When a band explodes on a scene with a debut album celebrated as one of the finest of the year – if not the first half of this decade – expectations will be through the roof. Temples’ Sun Structures was a remarkable record, as the Kettering, UK quartet brought new life and vision to psychedelic rock. It was fresh, uplifting, contagious, and euphoric, an album that was put on constant repeat. Their sophomore album, Volcano, however, does not quite achieve the spectacular level as their debut, but it is still a fine album.

The bookends “Certainty” and “Strange or Be Forgotten” are the highlights, matching the cosmic wonderland of their debut. In between, the album has mixed results, mostly – and much respect and credit to Temples – due to the band taking a few chances and liberties. The subtle synth flourishes of “All Join In” are terrific, providing a great opening to the groovy melody that closes the song.
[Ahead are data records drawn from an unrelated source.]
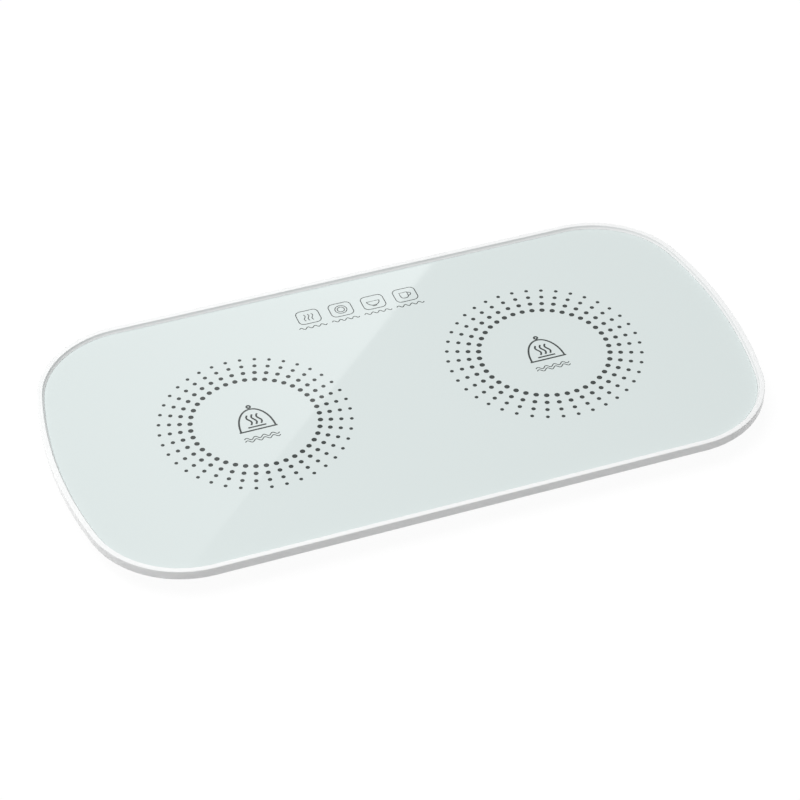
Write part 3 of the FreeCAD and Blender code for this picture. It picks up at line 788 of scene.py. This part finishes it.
class Look(Enum):
    """Every finish on the tray."""

    # Toughened glass with pale celadon enamel on its back: even colour, mirror gloss
    GLASS = BackPrintedGlass(
        "Back-enamelled glass", "#D3DCDB", 0.03, gloss_change=0.008, patch_mm=120.0, shade_change=0.006
    )
    # Dark grey-green enamel behind the same glass, so it has the glass's own gloss
    INK = BackPrintedGlass(
        "Dark enamel print", "#232D2B", 0.03, gloss_change=0.008, patch_mm=30.0, shade_change=0.05
    )
    # White ABS from a polished mould: bright, glossy, faint orange peel
    RIM = MouldedPlastic(
        "Glossy white ABS",
        "#EFF0F0",
        roughness=0.2,
        gloss_change=0.03,
        patch_mm=60.0,
        shade_change=0.01,
        grain_mm=2.2,
        grain_depth_mm=0.0015,
    )
    # The same white ABS from a spark-eroded mould: an even satin grain
    COVER = MouldedPlastic(
        "Satin white ABS",
        "#E6E8E8",
        roughness=0.45,
        patch_mm=70.0,
        grain_mm=0.7,
        grain_depth_mm=0.012,
    )
    # Black polyamide of inlets and switch bodies: slightly rough
    BLACK = MouldedPlastic(
        "Black polyamide",
        "#191A1C",
        roughness=0.42,
        patch_mm=12.0,
        shade_change=0.1,
        grain_mm=0.5,
        grain_depth_mm=0.008,
    )
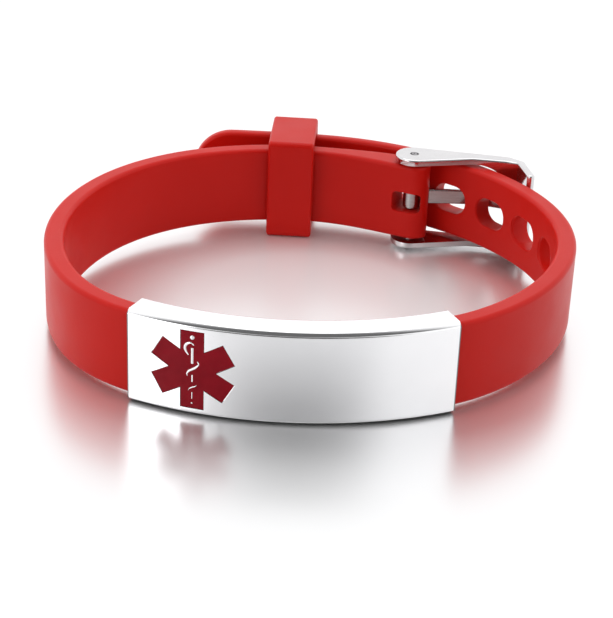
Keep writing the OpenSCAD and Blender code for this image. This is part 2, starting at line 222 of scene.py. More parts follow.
class Loop:
    """The strap's middle line in the loop's own plane, with the spring bar at the origin."""

    def __init__(self, strap, plate, buckle):
        self.strap, self.plate, self.buckle = strap, plate, buckle
        self.half = degrees(asin(plate.long / 2 / plate.radius))
        self.plate_mid = plate.radius - plate.proud - strap.thickness / 2
        lap = strap.thickness / 2 + strap.gap + strap.tail / 2
        rows = self.side(LEFT_BENDS, LAP_HEADING, 360 - self.half - LAP_HEADING)
        rows.append([self.plate_mid, 360 - self.half, 360 + self.half])
        rows += self.side(RIGHT_BENDS, 360 + self.half, LAP_HEADING + TAIL_FLARE - self.half)
        missing = lap * outward(LAP_HEADING)
        for row in rows:
            missing -= chord(*row)
        unset = [row for row in rows if row[0] == 0]
        first, second = (chord(1, row[1], row[2]) for row in unset)
        unset[0][0] = cross(missing, second) / cross(first, second)
        unset[1][0] = cross(first, missing) / cross(first, second)
        end = 360 + LAP_HEADING + TAIL_FLARE
        self.rows = [[strap.lug_run / radians(LUG_TURN), LAP_HEADING - LUG_TURN, LAP_HEADING]]
        self.rows += rows
        self.rows.append([strap.tail_bend, end, end + degrees(strap.tail_run / strap.tail_bend)])
        self.corners, self.lengths = [Vector((0, 0))], [0]
        for row in self.rows:
            self.corners.append(self.corners[-1] + chord(*row))
            self.lengths.append(self.lengths[-1] + row[0] * radians(row[2] - row[1]))
        self.total = self.lengths[-1]
        self.pinned = self.lengths[10] - strap.lug_run - strap.pinned
        self.thin_from = self.pinned + strap.hole_length / 2 + strap.edge
        self.thin_run = strap.hole_pitch - strap.hole_length + strap.edge
        self.lay_down()

    def side(self, bends, start, turn):
        rows, done = [], 0
        for share, radius in bends:
            rows.append([radius * self.strap.wrist, start + turn * done,
                         start + turn * (done + share)])
            done += share
        return rows

    def row_at(self, s):
        return max([i for i in range(len(self.rows)) if self.lengths[i] <= s or i == 0])

    def heading(self, s):
        i = self.row_at(s)
        return self.rows[i][1] + degrees((s - self.lengths[i]) / self.rows[i][0])

    def point(self, s):
        i = self.row_at(s)
        return self.corners[i] + chord(self.rows[i][0], self.rows[i][1], self.heading(s))

    def facing(self, h):
        for i, (r, start, end) in enumerate(self.rows[:-1]):
            if start <= h < end:
                return self.corners[i] + chord(r, start, h)

    def lay_down(self):
        """Works out how the loop lies: on the plate's front edge and the keeper's inner edge."""
        strap, plate = self.strap, self.plate
        self.keeper_height = strap.width + 2 * (strap.keeper_play + strap.keeper_wall)
        step = self.point(self.lengths[-2] + strap.keeper_place - strap.lug_run)
        step -= self.point(strap.keeper_place)
        self.keeper_in = -strap.thickness / 2 - strap.keeper_fit
        self.keeper_out = step.dot(outward(self.heading(strap.keeper_place)))
        self.keeper_out += strap.tail / 2 + strap.keeper_fit
        foot = self.facing(360).y - strap.thickness / 2 - plate.proud + plate.bevel
        back = self.point(strap.keeper_place).y
        keeper_foot = back + self.keeper_in - strap.keeper_wall
        tilt = atan((self.keeper_height - plate.height) / 2 / (keeper_foot - foot))
        lift = plate.height / 2 * cos(tilt) - foot * sin(tilt)
        left = self.facing(270).x - strap.thickness / 2
        right = self.facing(450).x + strap.thickness / 2
        front = (foot - plate.bevel) * cos(tilt) - (plate.height / 2 - plate.bevel) * sin(tilt)
        rear = (back + self.keeper_out + strap.keeper_wall) * cos(tilt)
        rear += self.keeper_height / 2 * sin(tilt)
        self.rest = Matrix.Translation((-(left + right) / 2, -(front + rear) / 2, lift))
        self.rest = self.rest @ Matrix.Rotation(tilt, 4, "X")

    def plate_centre(self):
        return self.facing(360) - self.plate_mid * outward(360)


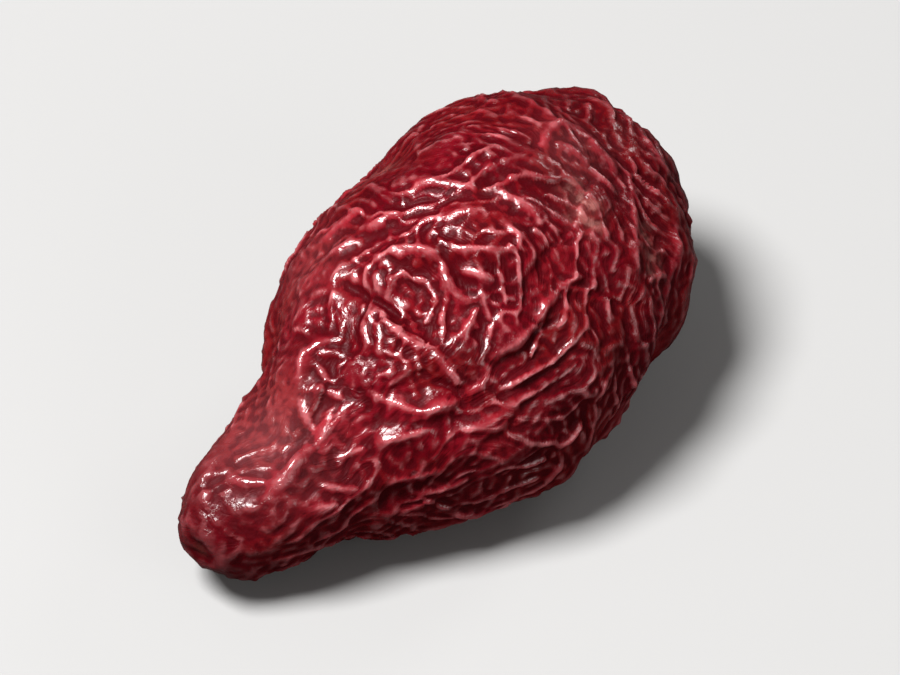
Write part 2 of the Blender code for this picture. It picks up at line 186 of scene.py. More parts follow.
@dataclass(frozen=True)
class FruitForm:
    """The smooth fruit under the wrinkles: a bulb that narrows to a bent neck."""

    half_length: float = 10.5
    neck_radius: float = 4.2
    bulb_radius: float = 6.1
    swell_start: float = -0.79
    swell_span: float = 1.28
    waist_depth: float = 0.85
    waist_at: float = -0.67
    waist_span: float = 0.20
    neck_bluntness: float = 0.08
    blunt_start: float = 0.3
    blunt_span: float = 0.6
    flattening: float = 0.905
    neck_swing: float = 2.2
    swing_start: float = 0.115
    swing_span: float = 1.1
    neck_drop: float = 2.4
    drop_start: float = -0.15
    drop_span: float = 1.15
    lobes_start: float = -0.75
    lobes_span: float = 0.9
    press_depth: float = 0.048
    press_angle: float = 2.44
    press_arc: float = 0.6
    side_depth: float = 0.047
    side_angle: float = 1.0
    side_arc: float = 0.7
    side_length: float = 0.25
    area: float = 640.0

    def outline(self, tau: Array) -> tuple[Array, Array]:
        """Half outline of the turned fruit.

        The distance along the axis is the half length times the cosine of tau. The radius is the
        sine of tau times a fullness that swells from neck to bulb and dips at the waist.

        Args:
            tau: Outline angle, 0 at the blunt end and pi at the neck's end.

        Returns:
            The distance along the axis and the radius, in millimetres.
        """
        c = np.cos(tau)
        swell = smooth_step((c - self.swell_start) / self.swell_span)
        full = self.neck_radius + (self.bulb_radius - self.neck_radius) * swell
        full = full - self.waist_depth * bell(c - self.waist_at, self.waist_span)
        power = 1.0 - self.neck_bluntness * smooth_step((-c - self.blunt_start) / self.blunt_span)
        return self.half_length * c, full * np.maximum(np.sin(tau), 0.0) ** power

    def outline_run(self, by_area: bool = False) -> tuple[Array, Array]:
        """Share of the outline's length, or of the skin's area, up to each of many tau.

        Args:
            by_area: Whether the steps are weighted by the radius, as the turned skin's area is.

        Returns:
            The values of tau, and the share up to each from 0 to 1.
        """
        tau = np.linspace(0.0, np.pi, OUTLINE_POINTS)
        x, r = self.outline(tau)
        step = np.hypot(np.diff(x), np.diff(r))
        if by_area:
            step = step * (r[1:] + r[:-1])
        run = np.concatenate([[0.0], np.cumsum(step)])
        return tau, run / run[-1]

    def lobes(self, w: Array, theta: Array) -> Array:
        """Section radius over that of a circle: soft lobes, a press, a flat side, and swellings.

        Args:
            w: Station of each point, from -1 at the neck to 1 at the blunt end.
            theta: Section angle of each point.

        Returns:
            The share of the circle's radius.
        """
        body = smooth_step((w - self.lobes_start) / self.lobes_span)
        out = -self.press_depth * bell(angle_gap(theta, self.press_angle), self.press_arc)
        for count, share, turn in LOBES:
            out = out + share * np.cos(count * (theta + turn))
        side = bell(w, self.side_length) * bell(angle_gap(theta, self.side_angle), self.side_arc)
        out = 1.0 + body * out - self.side_depth * side
        for station, degrees, share in SWELLINGS:
            arc = bell(angle_gap(theta, np.radians(degrees)), SWELLING_ARC)
            out = out + share * bell(w - station, SWELLING_LENGTH) * arc
        return out

    def skin(self, tau: Array, theta: Array) -> SkinPoints:
        """Smooth skin: the outline turned about the axis, lobed, flattened and bent at the neck.

        Args:
            tau: Outline angle of each point.
            theta: Section angle of each point, 0 toward +Y and a quarter turn up.

        Returns:
            The points and the unit directions outward, lengthwise and crosswise at them.
        """
        step = 1e-3
        x, r = self.outline(tau)
        x0, r0 = self.outline(np.clip(tau + step, 0.0, np.pi))
        x1, r1 = self.outline(np.clip(tau - step, 0.0, np.pi))
        tx, tr = x1 - x0, r1 - r0
        size = np.hypot(tx, tr)
        tx, tr = tx / size, tr / size
        ct, st = np.cos(theta), np.sin(theta)
        w = x / self.half_length
        out = self.lobes(w, theta)
        swing = self.neck_swing * smooth_step((-w - self.swing_start) / self.swing_span)
        drop = self.neck_drop * smooth_step((-w - self.drop_start) / self.drop_span)
        y = r * ct * out + swing
        z = r * st * out * self.flattening - drop
        return SkinPoints(
            places=np.stack([x, y, z], axis=1),
            outward=np.stack([-tr, tx * ct, tx * st], axis=1),
            along=np.stack([tx, tr * ct, tr * st], axis=1),
            across=np.stack([0.0 * ct, -st, ct], axis=1),
            station=w,
        )

    def at(self, station: Array | float, degrees: Array | float) -> Array:
        """Points of the smooth skin at stations from -1 to 1 and section angles in degrees."""
        tau = np.arccos(np.clip(np.atleast_1d(station), -1.0, 1.0))
        return self.skin(tau, np.radians(np.atleast_1d(degrees))).places


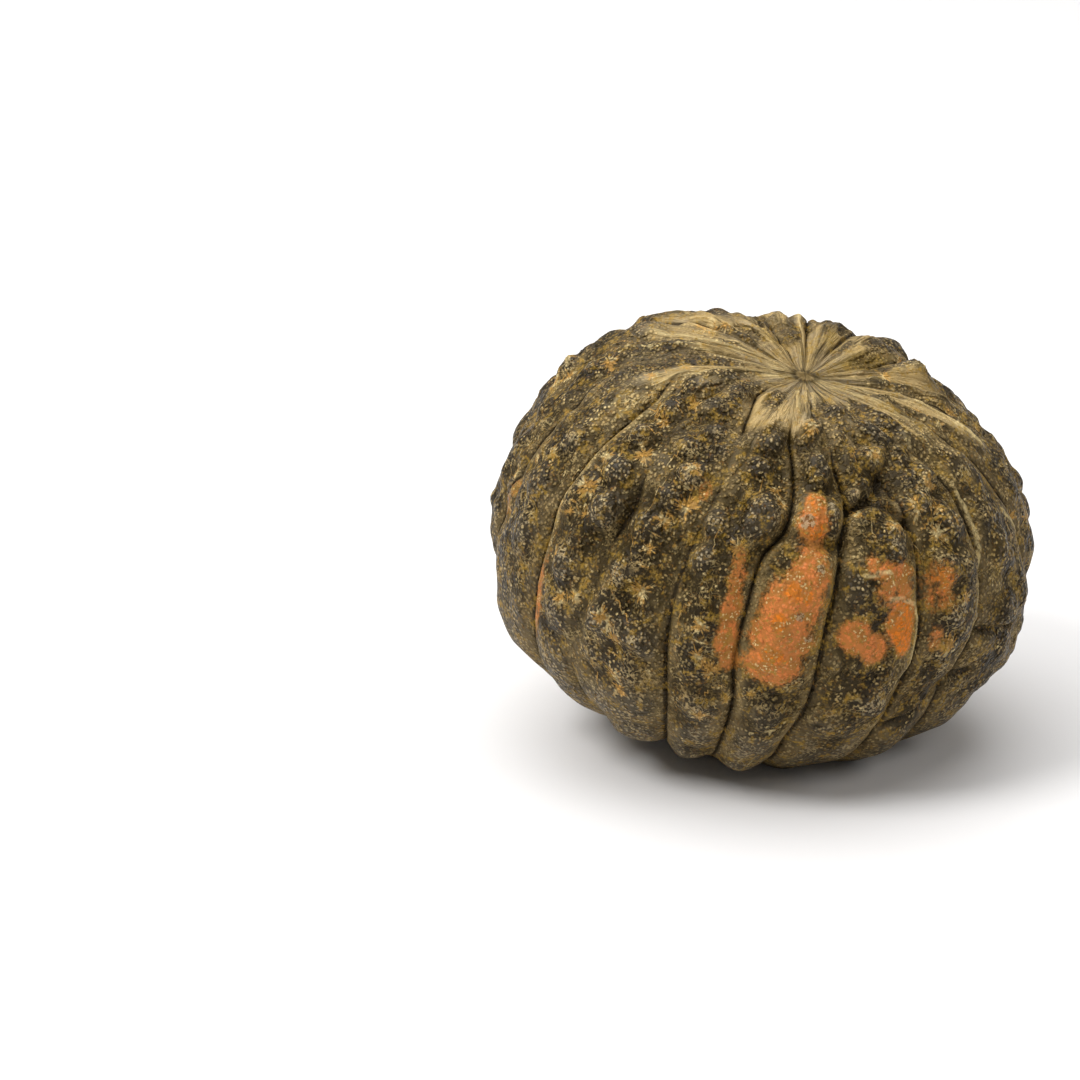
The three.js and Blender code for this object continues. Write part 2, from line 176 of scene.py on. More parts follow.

Temples also look to an unexpected source for inspiration, as “Oh The Saviour” and “In My Pocket” are Ty Segall-esque in their delivery but with a more technicolor base. There are some missteps – “Born Into the Sunset” takes too long to delivery and “Celebration” suffers from a too grandiose vision and over production – but they are in the minority.

Volcano is a grower of an album. It doesn’t have the immediate knockout effect of Sun Structures, but there are moments of brilliance. Temples also take more chances, which will only aid them as they advance. The LP, as such, could be viewed as a transition – much like Neon Bible was for Arcade Fire – for a band that is still refining its sound. It’s still a pretty darn good album.